Exercise instructions
Could every line of the data be printed exactly as it reads?

Information shown
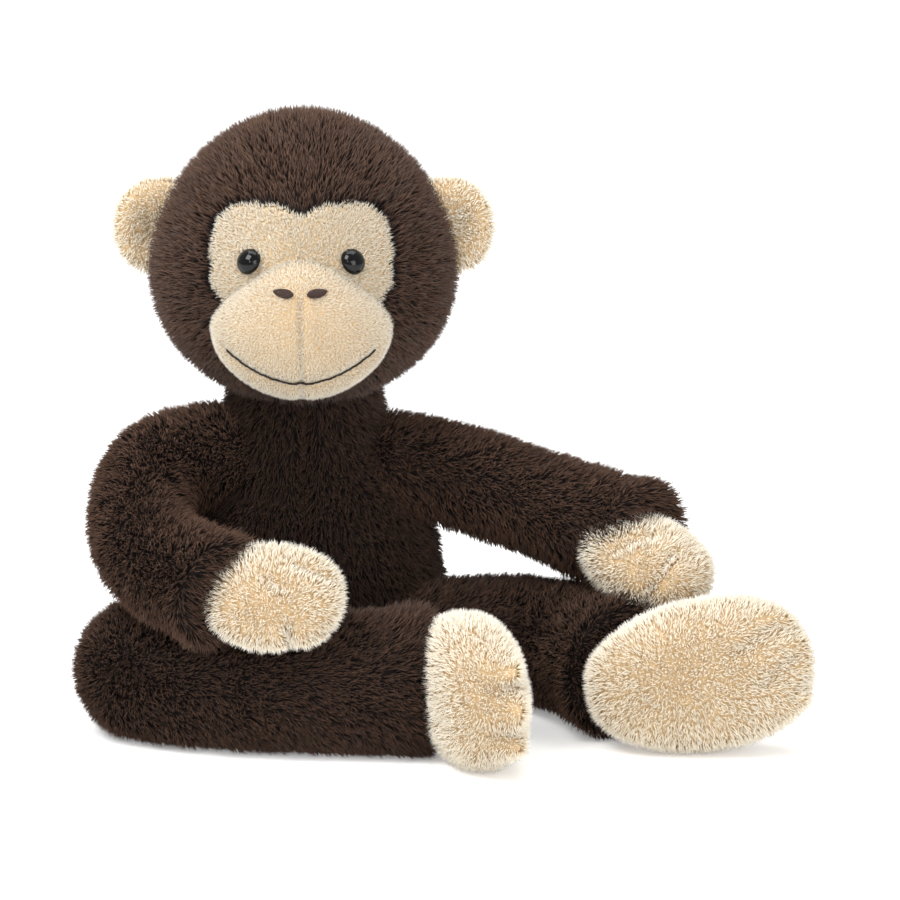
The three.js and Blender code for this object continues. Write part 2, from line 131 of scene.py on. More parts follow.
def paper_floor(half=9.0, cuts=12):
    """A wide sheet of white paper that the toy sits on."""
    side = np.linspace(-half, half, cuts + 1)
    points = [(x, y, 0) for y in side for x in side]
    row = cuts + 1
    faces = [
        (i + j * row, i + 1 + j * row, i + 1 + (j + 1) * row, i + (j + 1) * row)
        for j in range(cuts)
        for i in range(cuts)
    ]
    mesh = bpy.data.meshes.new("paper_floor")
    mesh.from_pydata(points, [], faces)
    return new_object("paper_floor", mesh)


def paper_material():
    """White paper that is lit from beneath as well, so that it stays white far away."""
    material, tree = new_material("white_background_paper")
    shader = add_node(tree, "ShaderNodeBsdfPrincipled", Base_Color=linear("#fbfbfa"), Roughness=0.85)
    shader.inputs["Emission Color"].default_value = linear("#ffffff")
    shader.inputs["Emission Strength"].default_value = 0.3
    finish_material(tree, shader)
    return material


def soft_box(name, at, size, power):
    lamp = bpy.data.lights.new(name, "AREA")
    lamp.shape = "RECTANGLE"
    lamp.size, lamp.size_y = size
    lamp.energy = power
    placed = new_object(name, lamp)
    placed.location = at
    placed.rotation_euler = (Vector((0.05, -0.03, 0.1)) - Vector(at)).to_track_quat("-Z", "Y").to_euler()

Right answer
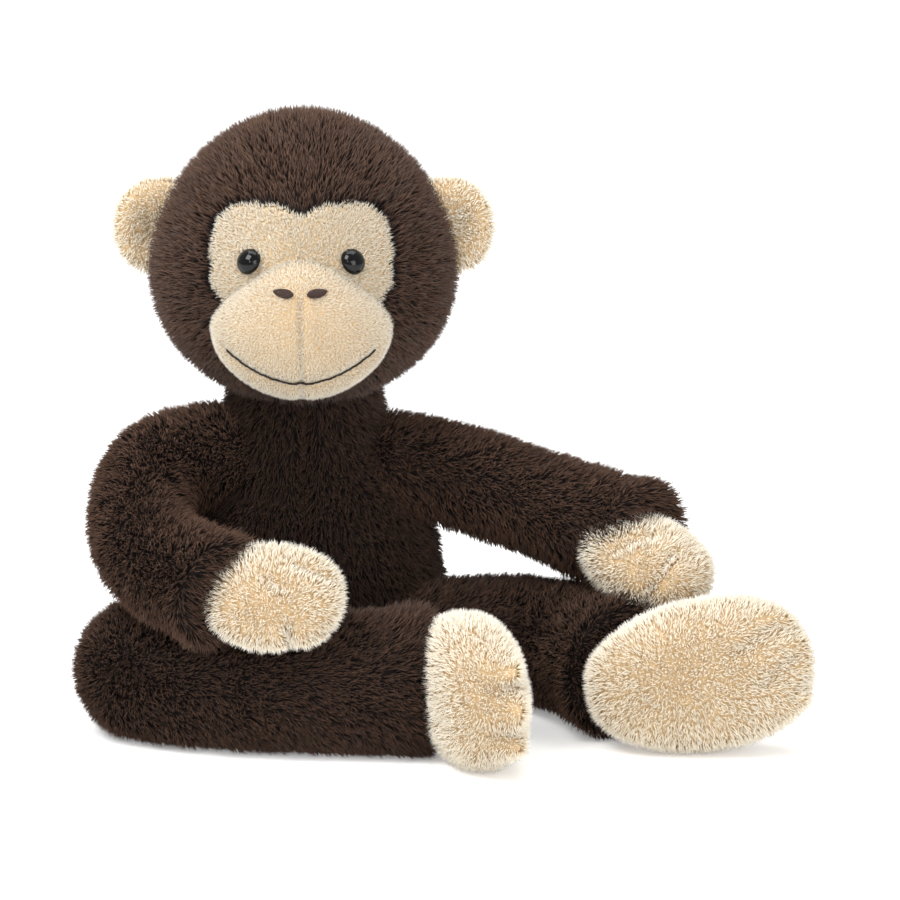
The three.js and Blender code for this object continues. Write part 2, from line 131 of scene.py on. More parts follow.
def paper_floor(half=9.0, cuts=12):
    """A wide sheet of white paper that the toy sits on."""
    side = np.linspace(-half, half, cuts + 1)
    points = [(x, y, 0) for y in side for x in side]
    row = cuts + 1
    faces = [
        (i + j * row, i + 1 + j * row, i + 1 + (j + 1) * row, i + (j + 1) * row)
        for j in range(cuts)
        for i in range(cuts)
    ]
    mesh = bpy.data.meshes.new("paper_floor")
    mesh.from_pydata(points, [], faces)
    return new_object("paper_floor", mesh)


def paper_material():
    """White paper that is lit from beneath as well, so that it stays white far away."""
    material, tree = new_material("white_background_paper")
    shader = add_node(tree, "ShaderNodeBsdfPrincipled", Base_Color=linear("#fbfbfa"), Roughness=0.85)
    shader.inputs["Emission Color"].default_value = linear("#ffffff")
    shader.inputs["Emission Strength"].default_value = 0.3
    finish_material(tree, shader)
    return material


def soft_box(name, at, size, power):
    lamp = bpy.data.lights.new(name, "AREA")
    lamp.shape = "RECTANGLE"
    lamp.size, lamp.size_y = size
    lamp.energy = power
    placed = new_object(name, lamp)
    placed.location = at
    placed.rotation_euler = (Vector((0.05, -0.03, 0.1)) - Vector(at)).to_track_quat("-Z", "Y").to_euler()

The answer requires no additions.